The verdicts brought some relief to her children, who said that, although they are happy to see justice served, it will not bring back their mother.

"There's no relief in terms of feeling our loss or the loss that Williford's family is feeling," Taft's oldest son, Thomas Taft, said. "It's a step in the grieving process, but it's by no means the last."

Defense attorneys, who urged jurors to return a second-degree murder verdict, admitted Williford attacked Taft but argued that it was fueled by a perfect storm of drugs, alcohol and mental illness and that he did not have the capacity to plan out the crime or fully realize the consequences of his actions.

But prosecutors argued that, although Williford had mental issues, the unemployed musician knew exactly what he was doing when he broke into the house.

"He's calculated, cognizant and cold, and it's those actions and that personality disorder that led to Kathy's demise," Wake County District Attorney David Saacks said in closing argument Thursday. "He took Kathy's life, and he took her dignity and he did it all for his own pleasure."

Jurors found Williford guilty of first-degree murder under what's known as the theory of malice, premeditation and deliberation, which means that they found that he intended to attack and kill Taft.

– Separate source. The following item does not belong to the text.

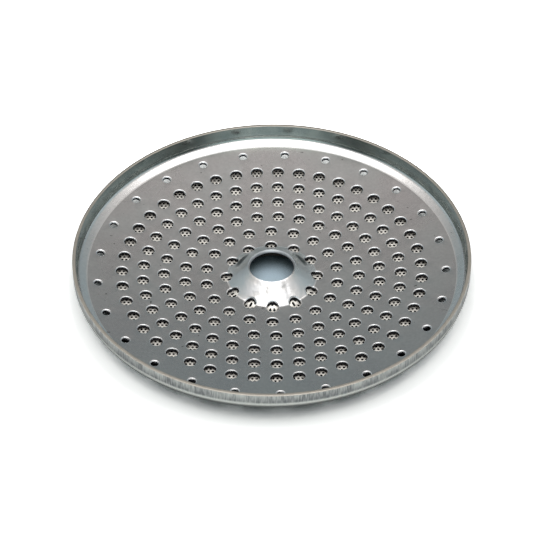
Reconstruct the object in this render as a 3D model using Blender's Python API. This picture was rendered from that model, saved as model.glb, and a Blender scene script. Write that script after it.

He was also found guilty under the state's first-degree felony murder rule in perpetration of rape.

Williford is the fourth person in Wake County tried on a capital murder charge since 2007, when legal challenges to how the death penalty is carried out in North Carolina effectively put executions on hold.

Only one of the previous three, however, has been sentenced to death in that time.

"I think (the prosecution) made a statement – you just don't get to go out and do such heinous crimes and get away with it," Taft's oldest daughter, Jessica Gorall, said.

Taft's family said they have no opinion on what Williford's fate should be but said that it will be a difficult process – one they just want to try to put behind them.

"I feel like I've been swimming for a long time and that I kind of get to come up and get a breath of air, and I'm looking forward to coming up and grasping that fresh air," Gorall said. "I'll always miss my mom. This will never bring back mom, but, at least now, I just feel like I can breathe."